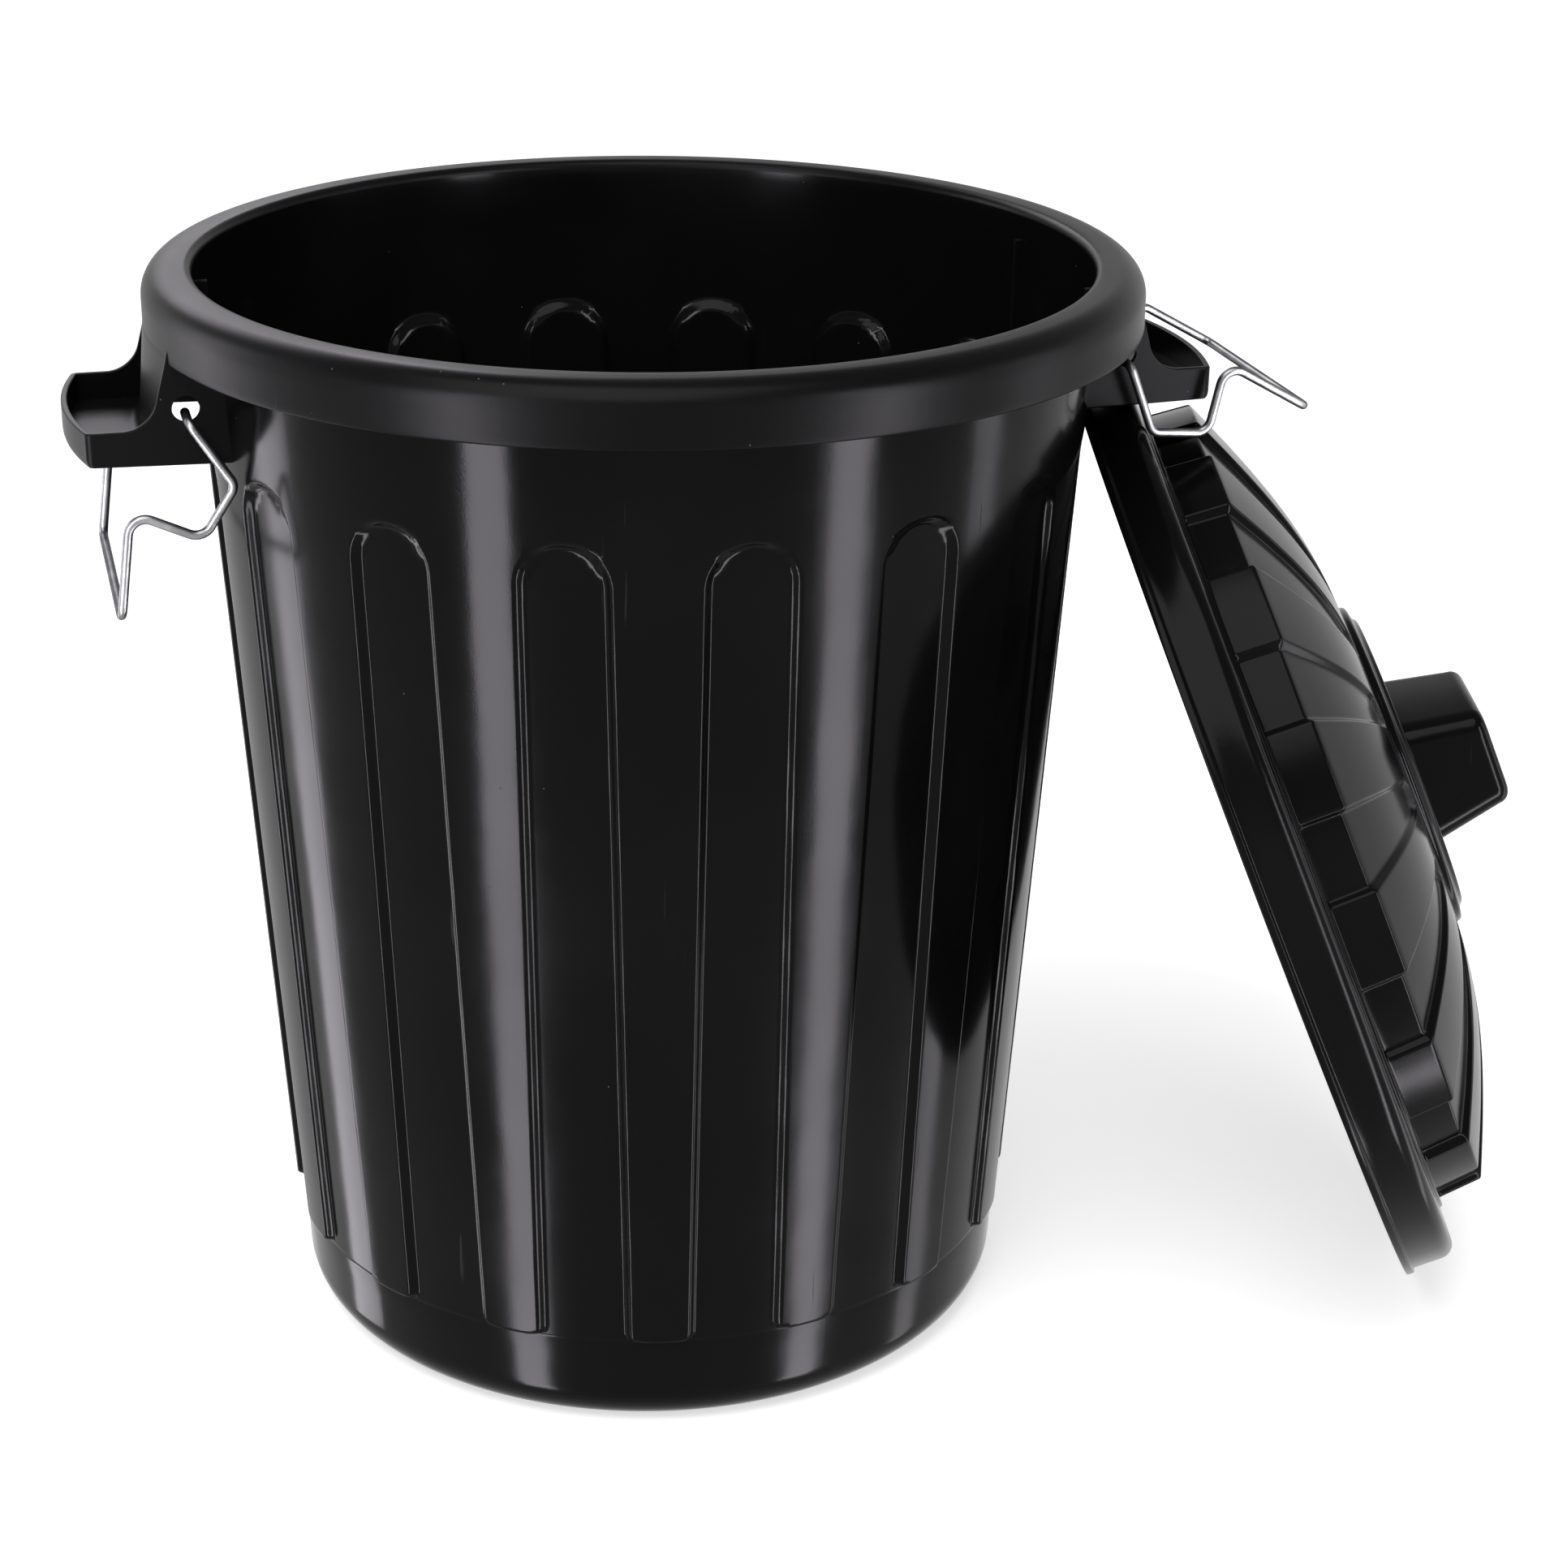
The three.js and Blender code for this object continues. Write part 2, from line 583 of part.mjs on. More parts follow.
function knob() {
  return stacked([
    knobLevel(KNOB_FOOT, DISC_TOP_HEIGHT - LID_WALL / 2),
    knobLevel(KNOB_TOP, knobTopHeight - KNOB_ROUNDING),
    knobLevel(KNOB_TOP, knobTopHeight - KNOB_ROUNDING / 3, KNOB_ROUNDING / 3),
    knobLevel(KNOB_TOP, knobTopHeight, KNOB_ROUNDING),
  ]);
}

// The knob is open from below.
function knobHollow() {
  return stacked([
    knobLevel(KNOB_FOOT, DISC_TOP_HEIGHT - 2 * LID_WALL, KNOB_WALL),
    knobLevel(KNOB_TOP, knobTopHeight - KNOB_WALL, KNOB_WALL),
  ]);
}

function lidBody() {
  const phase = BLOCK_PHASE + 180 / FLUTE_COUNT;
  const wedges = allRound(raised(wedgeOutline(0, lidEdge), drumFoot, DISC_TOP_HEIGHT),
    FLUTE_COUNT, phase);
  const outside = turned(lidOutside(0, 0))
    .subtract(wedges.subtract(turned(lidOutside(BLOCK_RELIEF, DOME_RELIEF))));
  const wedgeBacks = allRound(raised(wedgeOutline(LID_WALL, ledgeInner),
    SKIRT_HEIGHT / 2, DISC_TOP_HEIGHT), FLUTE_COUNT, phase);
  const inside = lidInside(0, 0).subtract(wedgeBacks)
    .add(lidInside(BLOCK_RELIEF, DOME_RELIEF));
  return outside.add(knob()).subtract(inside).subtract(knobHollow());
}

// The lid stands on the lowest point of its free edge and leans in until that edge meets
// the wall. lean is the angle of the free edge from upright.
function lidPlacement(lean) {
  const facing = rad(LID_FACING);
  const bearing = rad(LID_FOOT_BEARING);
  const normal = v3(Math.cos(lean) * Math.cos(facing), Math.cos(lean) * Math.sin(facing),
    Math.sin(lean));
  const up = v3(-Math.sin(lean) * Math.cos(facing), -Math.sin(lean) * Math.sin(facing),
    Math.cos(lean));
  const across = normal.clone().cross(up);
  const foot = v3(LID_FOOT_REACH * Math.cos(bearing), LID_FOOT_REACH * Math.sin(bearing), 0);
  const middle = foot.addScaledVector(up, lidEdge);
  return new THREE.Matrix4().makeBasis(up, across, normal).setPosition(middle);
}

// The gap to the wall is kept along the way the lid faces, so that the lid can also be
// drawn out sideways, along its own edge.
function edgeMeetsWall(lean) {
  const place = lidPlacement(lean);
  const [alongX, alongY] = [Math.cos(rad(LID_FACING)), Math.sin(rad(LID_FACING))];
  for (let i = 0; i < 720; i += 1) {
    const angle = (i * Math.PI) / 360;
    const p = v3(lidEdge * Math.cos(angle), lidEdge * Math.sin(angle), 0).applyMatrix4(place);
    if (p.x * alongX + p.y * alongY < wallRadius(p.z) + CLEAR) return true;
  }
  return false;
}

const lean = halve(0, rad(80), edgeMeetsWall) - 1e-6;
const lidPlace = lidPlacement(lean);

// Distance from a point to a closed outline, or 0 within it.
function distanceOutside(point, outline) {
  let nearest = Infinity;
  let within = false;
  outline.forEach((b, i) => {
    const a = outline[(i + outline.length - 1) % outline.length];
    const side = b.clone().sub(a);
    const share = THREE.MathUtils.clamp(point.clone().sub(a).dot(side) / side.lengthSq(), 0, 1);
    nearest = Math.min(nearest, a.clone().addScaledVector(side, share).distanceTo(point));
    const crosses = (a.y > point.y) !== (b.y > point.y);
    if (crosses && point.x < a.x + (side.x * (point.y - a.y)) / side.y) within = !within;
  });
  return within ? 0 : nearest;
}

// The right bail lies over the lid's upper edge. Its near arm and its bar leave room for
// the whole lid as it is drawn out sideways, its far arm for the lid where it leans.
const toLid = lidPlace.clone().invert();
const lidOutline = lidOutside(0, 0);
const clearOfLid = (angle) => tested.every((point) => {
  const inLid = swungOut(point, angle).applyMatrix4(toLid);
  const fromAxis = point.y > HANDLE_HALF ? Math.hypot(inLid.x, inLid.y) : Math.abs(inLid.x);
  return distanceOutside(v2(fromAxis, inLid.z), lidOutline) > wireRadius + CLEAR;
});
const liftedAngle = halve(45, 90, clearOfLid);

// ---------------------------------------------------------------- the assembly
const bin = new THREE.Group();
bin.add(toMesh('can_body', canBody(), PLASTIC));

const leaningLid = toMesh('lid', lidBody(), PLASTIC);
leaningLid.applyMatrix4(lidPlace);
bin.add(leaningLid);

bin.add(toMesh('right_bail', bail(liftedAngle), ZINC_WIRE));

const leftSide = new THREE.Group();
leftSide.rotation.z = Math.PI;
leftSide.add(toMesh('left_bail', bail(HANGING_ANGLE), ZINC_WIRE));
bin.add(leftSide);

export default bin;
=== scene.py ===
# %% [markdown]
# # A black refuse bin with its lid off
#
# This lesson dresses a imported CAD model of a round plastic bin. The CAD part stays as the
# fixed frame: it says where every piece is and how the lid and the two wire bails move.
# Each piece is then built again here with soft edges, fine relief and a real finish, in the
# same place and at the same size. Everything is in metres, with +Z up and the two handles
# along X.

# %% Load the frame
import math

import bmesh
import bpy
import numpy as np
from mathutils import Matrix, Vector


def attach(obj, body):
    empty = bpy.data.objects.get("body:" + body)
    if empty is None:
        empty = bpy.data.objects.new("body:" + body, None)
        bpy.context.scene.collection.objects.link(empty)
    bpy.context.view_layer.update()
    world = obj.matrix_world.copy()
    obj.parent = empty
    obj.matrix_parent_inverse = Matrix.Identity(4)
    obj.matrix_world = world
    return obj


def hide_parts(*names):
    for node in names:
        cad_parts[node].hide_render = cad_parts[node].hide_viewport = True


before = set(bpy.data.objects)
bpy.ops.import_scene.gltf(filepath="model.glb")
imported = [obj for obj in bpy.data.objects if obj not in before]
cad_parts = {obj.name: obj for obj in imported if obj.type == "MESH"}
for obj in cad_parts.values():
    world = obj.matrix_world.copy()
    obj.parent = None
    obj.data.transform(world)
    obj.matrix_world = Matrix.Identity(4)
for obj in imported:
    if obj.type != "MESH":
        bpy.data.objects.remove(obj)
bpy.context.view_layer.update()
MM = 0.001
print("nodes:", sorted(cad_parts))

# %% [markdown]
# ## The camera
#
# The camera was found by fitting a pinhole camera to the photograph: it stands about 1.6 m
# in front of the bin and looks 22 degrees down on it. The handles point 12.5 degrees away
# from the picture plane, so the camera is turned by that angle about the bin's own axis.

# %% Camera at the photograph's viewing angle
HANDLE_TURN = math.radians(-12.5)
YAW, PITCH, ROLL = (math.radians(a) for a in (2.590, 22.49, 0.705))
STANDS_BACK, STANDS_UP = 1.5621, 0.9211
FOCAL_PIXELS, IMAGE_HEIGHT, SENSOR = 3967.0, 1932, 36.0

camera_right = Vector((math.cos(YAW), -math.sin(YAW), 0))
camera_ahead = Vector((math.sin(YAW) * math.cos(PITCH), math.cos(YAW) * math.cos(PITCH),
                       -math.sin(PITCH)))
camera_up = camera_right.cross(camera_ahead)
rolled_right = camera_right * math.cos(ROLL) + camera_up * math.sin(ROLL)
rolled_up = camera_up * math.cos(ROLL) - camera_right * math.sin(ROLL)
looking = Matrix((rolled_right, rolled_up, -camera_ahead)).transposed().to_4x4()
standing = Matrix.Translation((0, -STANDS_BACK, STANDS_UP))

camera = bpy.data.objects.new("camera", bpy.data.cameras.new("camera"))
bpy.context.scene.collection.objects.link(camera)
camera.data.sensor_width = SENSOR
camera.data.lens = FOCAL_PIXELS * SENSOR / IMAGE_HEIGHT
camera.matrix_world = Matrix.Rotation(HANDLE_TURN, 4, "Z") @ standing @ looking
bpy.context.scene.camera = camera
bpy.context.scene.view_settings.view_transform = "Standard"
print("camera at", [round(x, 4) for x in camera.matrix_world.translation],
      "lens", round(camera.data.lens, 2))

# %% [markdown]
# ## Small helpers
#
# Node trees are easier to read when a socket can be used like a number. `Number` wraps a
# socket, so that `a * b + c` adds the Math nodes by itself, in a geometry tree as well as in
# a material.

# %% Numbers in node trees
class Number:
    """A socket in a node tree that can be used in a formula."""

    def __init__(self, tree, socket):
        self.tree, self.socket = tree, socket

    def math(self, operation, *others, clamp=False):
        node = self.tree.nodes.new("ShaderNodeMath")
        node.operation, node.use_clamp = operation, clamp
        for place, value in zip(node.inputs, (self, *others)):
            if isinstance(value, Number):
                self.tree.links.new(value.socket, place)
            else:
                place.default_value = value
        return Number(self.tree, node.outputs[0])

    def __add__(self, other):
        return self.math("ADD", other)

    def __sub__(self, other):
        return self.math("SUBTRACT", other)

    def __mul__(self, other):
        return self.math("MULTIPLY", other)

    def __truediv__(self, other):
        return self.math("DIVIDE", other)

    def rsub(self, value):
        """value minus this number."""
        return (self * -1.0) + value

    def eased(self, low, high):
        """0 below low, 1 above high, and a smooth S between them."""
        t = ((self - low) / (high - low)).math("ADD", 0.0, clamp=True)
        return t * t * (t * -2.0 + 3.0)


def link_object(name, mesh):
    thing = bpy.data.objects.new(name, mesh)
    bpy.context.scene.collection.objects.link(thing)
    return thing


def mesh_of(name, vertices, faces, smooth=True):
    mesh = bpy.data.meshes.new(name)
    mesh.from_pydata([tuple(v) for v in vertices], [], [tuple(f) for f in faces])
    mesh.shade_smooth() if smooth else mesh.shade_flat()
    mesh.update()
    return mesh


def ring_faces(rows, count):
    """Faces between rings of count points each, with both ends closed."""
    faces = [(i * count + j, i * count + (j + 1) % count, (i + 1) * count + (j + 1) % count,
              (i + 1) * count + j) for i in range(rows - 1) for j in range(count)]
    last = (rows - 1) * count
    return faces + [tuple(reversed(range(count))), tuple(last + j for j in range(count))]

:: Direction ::
Extract, word for word, the line containing "obj.matrix_world = Matrix.Identity(4)", the line containing "FOCAL_PIXELS, IMAGE_HEIGHT, SENSOR", and every line between them.

:: Exercise solution ::
    obj.matrix_world = Matrix.Identity(4)
for obj in imported:
    if obj.type != "MESH":
        bpy.data.objects.remove(obj)
bpy.context.view_layer.update()
MM = 0.001
print("nodes:", sorted(cad_parts))

# %% [markdown]
# ## The camera
#
# The camera was found by fitting a pinhole camera to the photograph: it stands about 1.6 m
# in front of the bin and looks 22 degrees down on it. The handles point 12.5 degrees away
# from the picture plane, so the camera is turned by that angle about the bin's own axis.

# %% Camera at the photograph's viewing angle
HANDLE_TURN = math.radians(-12.5)
YAW, PITCH, ROLL = (math.radians(a) for a in (2.590, 22.49, 0.705))
STANDS_BACK, STANDS_UP = 1.5621, 0.9211
FOCAL_PIXELS, IMAGE_HEIGHT, SENSOR = 3967.0, 1932, 36.0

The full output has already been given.